[What you need to do] In the material below, count the lines with the word "handed" and state that number only.

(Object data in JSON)
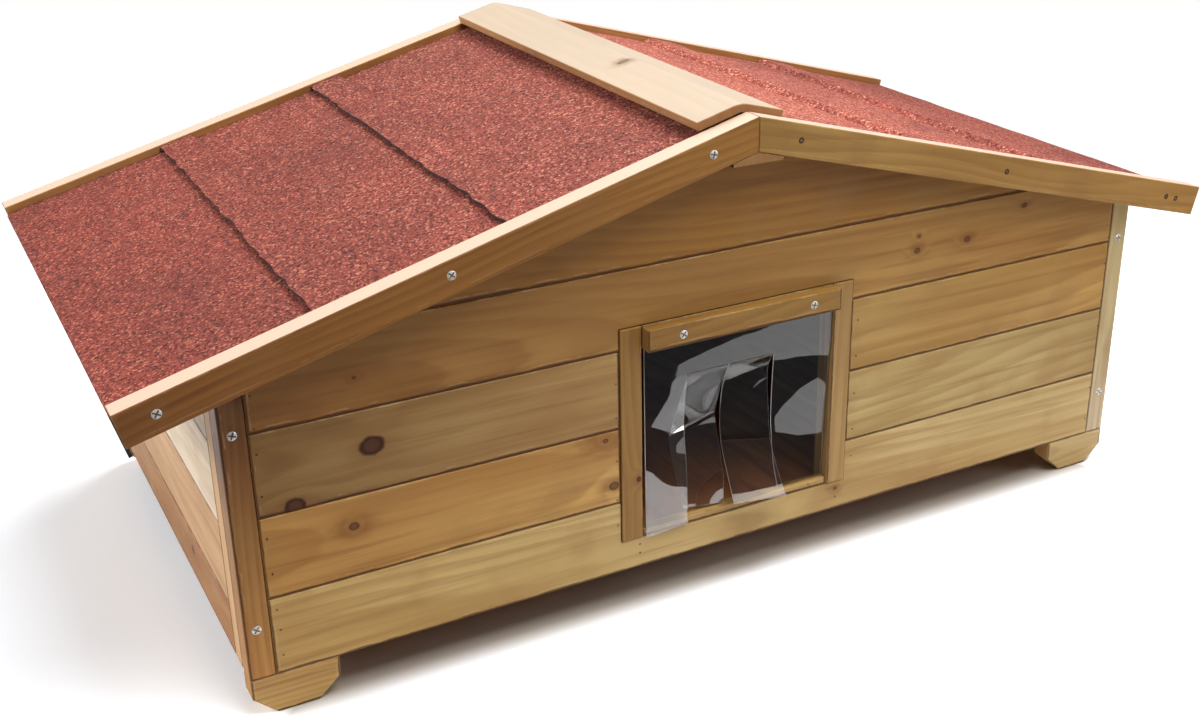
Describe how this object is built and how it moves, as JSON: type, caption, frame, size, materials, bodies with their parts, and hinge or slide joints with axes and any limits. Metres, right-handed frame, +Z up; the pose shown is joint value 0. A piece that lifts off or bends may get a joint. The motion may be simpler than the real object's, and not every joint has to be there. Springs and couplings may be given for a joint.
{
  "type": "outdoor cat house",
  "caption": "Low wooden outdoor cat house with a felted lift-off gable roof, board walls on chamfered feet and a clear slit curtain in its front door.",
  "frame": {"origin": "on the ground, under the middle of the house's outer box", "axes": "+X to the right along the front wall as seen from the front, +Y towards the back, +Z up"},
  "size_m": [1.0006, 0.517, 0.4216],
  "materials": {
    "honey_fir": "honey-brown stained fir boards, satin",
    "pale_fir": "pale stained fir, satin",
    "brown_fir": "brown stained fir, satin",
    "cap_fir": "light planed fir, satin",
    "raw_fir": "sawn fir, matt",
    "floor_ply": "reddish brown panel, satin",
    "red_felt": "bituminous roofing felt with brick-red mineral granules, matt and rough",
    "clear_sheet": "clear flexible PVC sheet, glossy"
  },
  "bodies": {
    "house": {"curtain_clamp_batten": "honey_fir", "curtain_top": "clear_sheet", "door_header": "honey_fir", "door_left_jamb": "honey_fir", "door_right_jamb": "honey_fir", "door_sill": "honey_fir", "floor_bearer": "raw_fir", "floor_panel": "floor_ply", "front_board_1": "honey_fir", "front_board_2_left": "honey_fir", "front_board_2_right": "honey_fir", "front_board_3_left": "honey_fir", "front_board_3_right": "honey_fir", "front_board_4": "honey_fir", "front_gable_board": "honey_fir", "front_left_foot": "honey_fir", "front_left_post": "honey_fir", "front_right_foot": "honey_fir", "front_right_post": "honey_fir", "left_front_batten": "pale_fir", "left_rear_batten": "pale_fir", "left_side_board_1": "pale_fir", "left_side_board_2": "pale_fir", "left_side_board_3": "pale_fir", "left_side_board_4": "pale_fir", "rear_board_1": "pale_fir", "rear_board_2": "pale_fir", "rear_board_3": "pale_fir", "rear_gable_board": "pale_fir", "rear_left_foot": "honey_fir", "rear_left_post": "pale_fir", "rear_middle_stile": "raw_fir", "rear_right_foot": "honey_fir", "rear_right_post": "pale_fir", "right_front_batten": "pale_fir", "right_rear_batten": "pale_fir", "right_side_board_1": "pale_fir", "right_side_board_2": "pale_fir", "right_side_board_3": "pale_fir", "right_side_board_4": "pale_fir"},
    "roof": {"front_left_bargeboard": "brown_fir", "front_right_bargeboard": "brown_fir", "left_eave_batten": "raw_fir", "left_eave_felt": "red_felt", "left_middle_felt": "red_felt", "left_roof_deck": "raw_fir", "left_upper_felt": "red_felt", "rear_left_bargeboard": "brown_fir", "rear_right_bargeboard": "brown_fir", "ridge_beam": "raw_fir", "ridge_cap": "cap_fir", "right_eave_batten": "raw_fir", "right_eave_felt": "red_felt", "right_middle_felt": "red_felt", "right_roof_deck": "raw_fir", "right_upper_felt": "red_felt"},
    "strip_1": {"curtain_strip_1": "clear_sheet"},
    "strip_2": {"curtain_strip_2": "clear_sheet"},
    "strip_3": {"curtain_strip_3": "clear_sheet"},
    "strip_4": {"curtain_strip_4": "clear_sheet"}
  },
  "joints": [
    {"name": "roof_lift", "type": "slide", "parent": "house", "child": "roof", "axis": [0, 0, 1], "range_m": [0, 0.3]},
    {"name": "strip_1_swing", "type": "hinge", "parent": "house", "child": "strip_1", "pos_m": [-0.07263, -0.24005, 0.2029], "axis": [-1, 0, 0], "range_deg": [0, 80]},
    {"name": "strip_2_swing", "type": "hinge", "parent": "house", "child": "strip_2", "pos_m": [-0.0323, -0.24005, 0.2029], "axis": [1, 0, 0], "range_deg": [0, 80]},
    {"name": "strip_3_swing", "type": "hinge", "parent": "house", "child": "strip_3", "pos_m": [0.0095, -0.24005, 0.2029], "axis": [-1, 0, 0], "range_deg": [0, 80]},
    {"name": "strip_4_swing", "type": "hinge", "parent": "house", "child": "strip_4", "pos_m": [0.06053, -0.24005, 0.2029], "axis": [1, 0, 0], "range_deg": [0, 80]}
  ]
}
==
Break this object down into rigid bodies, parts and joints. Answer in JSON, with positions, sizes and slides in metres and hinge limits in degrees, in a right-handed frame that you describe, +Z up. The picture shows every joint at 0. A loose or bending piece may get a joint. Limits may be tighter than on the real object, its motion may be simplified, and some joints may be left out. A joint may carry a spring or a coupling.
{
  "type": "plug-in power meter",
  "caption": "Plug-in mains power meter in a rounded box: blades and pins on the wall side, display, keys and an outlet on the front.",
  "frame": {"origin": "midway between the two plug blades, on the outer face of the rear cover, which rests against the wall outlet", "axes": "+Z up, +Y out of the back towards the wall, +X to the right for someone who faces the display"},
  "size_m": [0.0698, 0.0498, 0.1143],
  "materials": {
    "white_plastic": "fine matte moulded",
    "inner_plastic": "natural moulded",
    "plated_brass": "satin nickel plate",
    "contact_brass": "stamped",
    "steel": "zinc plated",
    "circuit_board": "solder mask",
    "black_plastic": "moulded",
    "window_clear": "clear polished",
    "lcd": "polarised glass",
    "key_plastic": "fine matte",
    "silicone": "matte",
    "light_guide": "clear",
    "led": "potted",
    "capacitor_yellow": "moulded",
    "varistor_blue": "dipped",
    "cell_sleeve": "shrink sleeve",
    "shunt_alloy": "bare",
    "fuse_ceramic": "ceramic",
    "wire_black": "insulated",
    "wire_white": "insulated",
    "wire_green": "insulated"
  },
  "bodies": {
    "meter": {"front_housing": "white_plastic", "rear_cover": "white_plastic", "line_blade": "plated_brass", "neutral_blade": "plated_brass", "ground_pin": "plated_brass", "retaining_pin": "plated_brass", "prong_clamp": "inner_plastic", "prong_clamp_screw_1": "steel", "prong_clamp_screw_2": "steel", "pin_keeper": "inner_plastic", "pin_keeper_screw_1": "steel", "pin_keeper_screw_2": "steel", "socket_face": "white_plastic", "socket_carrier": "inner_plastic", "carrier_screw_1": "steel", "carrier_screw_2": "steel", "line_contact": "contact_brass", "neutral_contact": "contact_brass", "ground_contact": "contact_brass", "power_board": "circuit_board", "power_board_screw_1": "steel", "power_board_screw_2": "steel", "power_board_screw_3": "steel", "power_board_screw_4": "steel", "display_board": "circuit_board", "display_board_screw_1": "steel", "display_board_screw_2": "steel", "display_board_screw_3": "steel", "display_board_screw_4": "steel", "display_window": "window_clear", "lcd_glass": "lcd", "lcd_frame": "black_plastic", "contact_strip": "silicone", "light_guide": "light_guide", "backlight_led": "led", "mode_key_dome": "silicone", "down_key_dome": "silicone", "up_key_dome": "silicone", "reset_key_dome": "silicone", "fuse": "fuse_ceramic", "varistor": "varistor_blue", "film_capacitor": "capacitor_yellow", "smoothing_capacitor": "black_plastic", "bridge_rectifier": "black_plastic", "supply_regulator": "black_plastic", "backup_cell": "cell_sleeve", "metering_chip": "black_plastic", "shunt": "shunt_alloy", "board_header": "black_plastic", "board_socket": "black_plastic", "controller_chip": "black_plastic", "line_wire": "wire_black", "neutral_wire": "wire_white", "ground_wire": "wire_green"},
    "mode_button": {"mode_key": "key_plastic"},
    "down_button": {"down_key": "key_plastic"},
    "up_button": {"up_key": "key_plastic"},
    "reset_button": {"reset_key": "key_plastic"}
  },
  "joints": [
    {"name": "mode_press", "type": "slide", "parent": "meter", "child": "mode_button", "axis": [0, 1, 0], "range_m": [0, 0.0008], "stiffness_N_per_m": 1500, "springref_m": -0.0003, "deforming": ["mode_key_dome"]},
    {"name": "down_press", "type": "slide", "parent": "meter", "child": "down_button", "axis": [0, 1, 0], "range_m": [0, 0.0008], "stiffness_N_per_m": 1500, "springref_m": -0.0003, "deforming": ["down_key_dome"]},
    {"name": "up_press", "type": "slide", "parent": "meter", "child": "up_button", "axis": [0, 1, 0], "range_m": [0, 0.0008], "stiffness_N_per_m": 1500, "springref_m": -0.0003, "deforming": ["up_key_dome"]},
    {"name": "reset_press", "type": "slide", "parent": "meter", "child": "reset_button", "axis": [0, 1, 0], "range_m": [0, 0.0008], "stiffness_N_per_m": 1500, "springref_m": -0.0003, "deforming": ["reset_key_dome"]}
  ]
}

[Expected output] 2